PROBLEM DESCRIPTION -
Return the listing below in full, with every line exactly as it is.

DATASET SECTION -
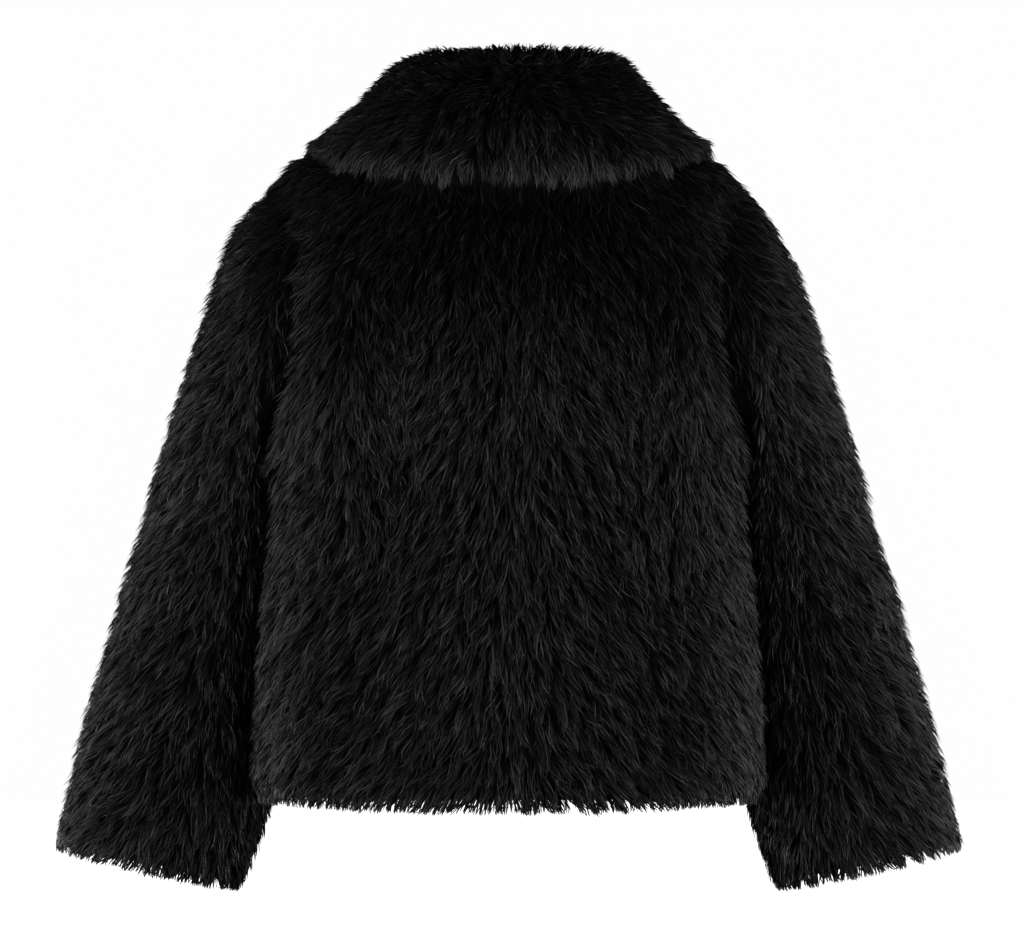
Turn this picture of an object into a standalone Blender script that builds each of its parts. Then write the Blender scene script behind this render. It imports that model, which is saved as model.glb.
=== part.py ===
"""A cropped faux fur jacket, filled out as if worn, hollow, with a big fold-over collar.

Metres, +Z up. The wearer faces -Y and the wearer's left is +X. The origin is the centre of
the neck base, where the jacket is held up. Every panel is one closed wall: backing cloth
plus its pile of fur, so the outer face lies at the mean of the hair tips.
"""
from collections import namedtuple

import bmesh
import bpy
import numpy as np

# ---- walls and gaps -------------------------------------------------------------------
SEAM = 0.0003            # gap between two sewn pieces
WALL = 0.020             # backing cloth and pile together
PRESSED = 0.3            # share of a sleeve's pile pressed flat where it faces the body
COLLAR_LIFT = 0.0030     # gap between the collar's underside and the shoulders
ARM_CLEARANCE = 0.0025   # least gap between a sleeve and the side of the body
HEM_ROUND = 0.012        # radius of the furry roll along the hem and the cuffs
FRONT_ROUND = 0.008      # how far the fur rounds away at the centre front edges

# ---- body: rings from the hem up to the neckline ---------------------------------------
# Each ring passes through the side seam, centre back and centre front; "square" is the
# power of its superellipse, 2 for an ellipse and more for a boxier ring.
Ring = namedtuple("Ring", "place side_x side_z back_y back_z front_y front_z square")
BODY = (
    Ring("hem", 0.228, -0.608, 0.151, -0.607, 0.154, -0.607, 2.5),
    Ring("high hip", 0.225, -0.520, 0.151, -0.520, 0.157, -0.520, 2.5),
    Ring("waist", 0.218, -0.410, 0.151, -0.405, 0.158, -0.405, 2.5),
    Ring("underarm", 0.209, -0.292, 0.156, -0.280, 0.155, -0.292, 2.5),
    Ring("armhole", 0.204, -0.170, 0.152, -0.155, 0.138, -0.205, 2.5),
    Ring("shoulder tip", 0.205, -0.049, 0.120, -0.063, 0.105, -0.136, 2.4),
    Ring("yoke", 0.150, -0.021, 0.101, -0.031, 0.087, -0.104, 2.2),
    Ring("neckline", 0.090, 0.009, 0.084, 0.000, 0.068, -0.070, 2.0),
)
UNDERARM, SHOULDER, NECK = 3, 5, 7       # rows of BODY where the panels turn a corner
ARMHOLE_ROW = (UNDERARM + SHOULDER) / 2
ARMHOLE_HALF_DEPTH = 0.095               # half of the armhole, front to back

# ---- sleeve: rings from the shoulder down to the cuff ----------------------------------
# "outer" and "inner" are the ends of a ring seen from behind; the first ring is the armhole.
Cut = namedtuple("Cut", "place outer_x outer_z inner_x inner_z centre_y half_y")
SLEEVE = (
    Cut("cap", 0.2285, -0.068, 0.212, -0.303, -0.003, 0.098),
    Cut("head", 0.2480, -0.100, 0.210, -0.316, -0.009, 0.100),
    Cut("upper arm", 0.2710, -0.158, 0.205, -0.338, -0.021, 0.100),
    Cut("biceps", 0.3005, -0.248, 0.200, -0.380, -0.038, 0.097),
    Cut("elbow", 0.3322, -0.347, 0.198, -0.435, -0.055, 0.090),
    Cut("forearm", 0.3612, -0.449, 0.200, -0.510, -0.068, 0.083),
    Cut("wrist", 0.3910, -0.552, 0.2140, -0.598, -0.082, 0.077),
    Cut("cuff", 0.4155, -0.655, 0.2450, -0.692, -0.090, 0.074),
)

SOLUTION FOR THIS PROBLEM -
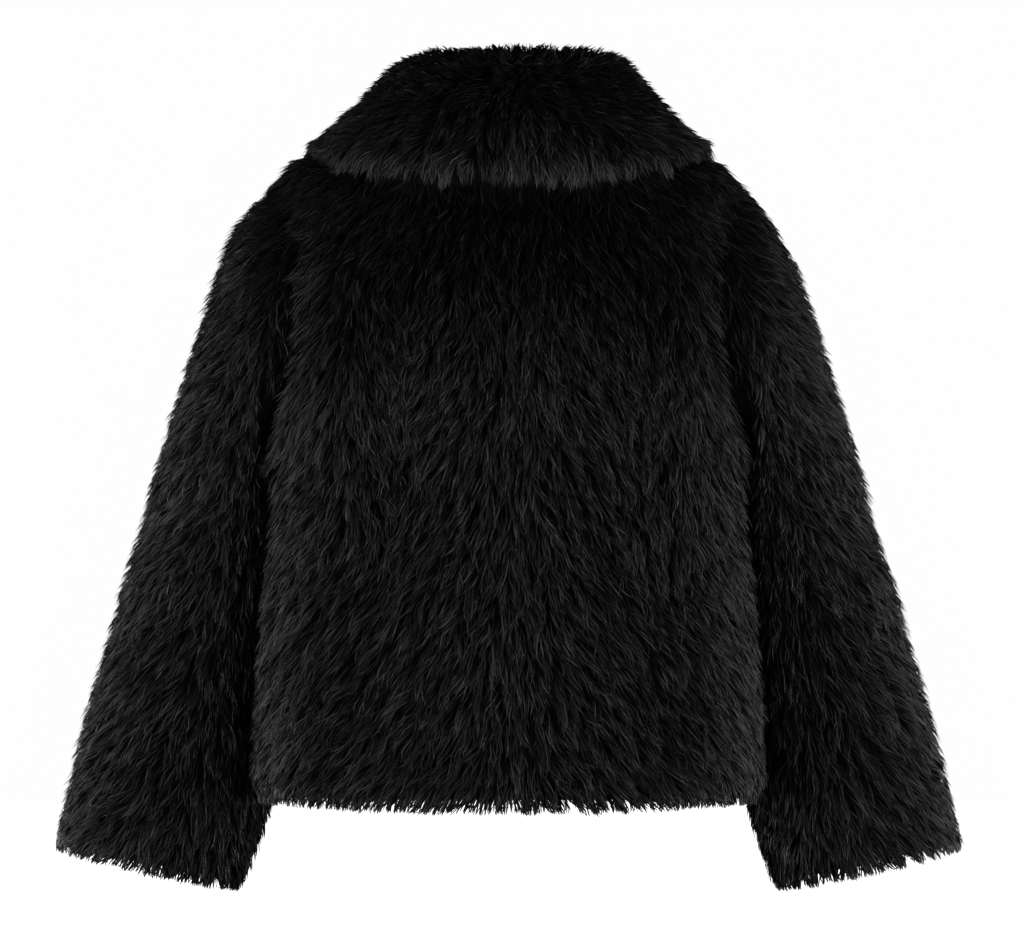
Turn this picture of an object into a standalone Blender script that builds each of its parts. Then write the Blender scene script behind this render. It imports that model, which is saved as model.glb.
=== part.py ===
"""A cropped faux fur jacket, filled out as if worn, hollow, with a big fold-over collar.

Metres, +Z up. The wearer faces -Y and the wearer's left is +X. The origin is the centre of
the neck base, where the jacket is held up. Every panel is one closed wall: backing cloth
plus its pile of fur, so the outer face lies at the mean of the hair tips.
"""
from collections import namedtuple

import bmesh
import bpy
import numpy as np

# ---- walls and gaps -------------------------------------------------------------------
SEAM = 0.0003            # gap between two sewn pieces
WALL = 0.020             # backing cloth and pile together
PRESSED = 0.3            # share of a sleeve's pile pressed flat where it faces the body
COLLAR_LIFT = 0.0030     # gap between the collar's underside and the shoulders
ARM_CLEARANCE = 0.0025   # least gap between a sleeve and the side of the body
HEM_ROUND = 0.012        # radius of the furry roll along the hem and the cuffs
FRONT_ROUND = 0.008      # how far the fur rounds away at the centre front edges

# ---- body: rings from the hem up to the neckline ---------------------------------------
# Each ring passes through the side seam, centre back and centre front; "square" is the
# power of its superellipse, 2 for an ellipse and more for a boxier ring.
Ring = namedtuple("Ring", "place side_x side_z back_y back_z front_y front_z square")
BODY = (
    Ring("hem", 0.228, -0.608, 0.151, -0.607, 0.154, -0.607, 2.5),
    Ring("high hip", 0.225, -0.520, 0.151, -0.520, 0.157, -0.520, 2.5),
    Ring("waist", 0.218, -0.410, 0.151, -0.405, 0.158, -0.405, 2.5),
    Ring("underarm", 0.209, -0.292, 0.156, -0.280, 0.155, -0.292, 2.5),
    Ring("armhole", 0.204, -0.170, 0.152, -0.155, 0.138, -0.205, 2.5),
    Ring("shoulder tip", 0.205, -0.049, 0.120, -0.063, 0.105, -0.136, 2.4),
    Ring("yoke", 0.150, -0.021, 0.101, -0.031, 0.087, -0.104, 2.2),
    Ring("neckline", 0.090, 0.009, 0.084, 0.000, 0.068, -0.070, 2.0),
)
UNDERARM, SHOULDER, NECK = 3, 5, 7       # rows of BODY where the panels turn a corner
ARMHOLE_ROW = (UNDERARM + SHOULDER) / 2
ARMHOLE_HALF_DEPTH = 0.095               # half of the armhole, front to back

# ---- sleeve: rings from the shoulder down to the cuff ----------------------------------
# "outer" and "inner" are the ends of a ring seen from behind; the first ring is the armhole.
Cut = namedtuple("Cut", "place outer_x outer_z inner_x inner_z centre_y half_y")
SLEEVE = (
    Cut("cap", 0.2285, -0.068, 0.212, -0.303, -0.003, 0.098),
    Cut("head", 0.2480, -0.100, 0.210, -0.316, -0.009, 0.100),
    Cut("upper arm", 0.2710, -0.158, 0.205, -0.338, -0.021, 0.100),
    Cut("biceps", 0.3005, -0.248, 0.200, -0.380, -0.038, 0.097),
    Cut("elbow", 0.3322, -0.347, 0.198, -0.435, -0.055, 0.090),
    Cut("forearm", 0.3612, -0.449, 0.200, -0.510, -0.068, 0.083),
    Cut("wrist", 0.3910, -0.552, 0.2140, -0.598, -0.082, 0.077),
    Cut("cuff", 0.4155, -0.655, 0.2450, -0.692, -0.090, 0.074),
)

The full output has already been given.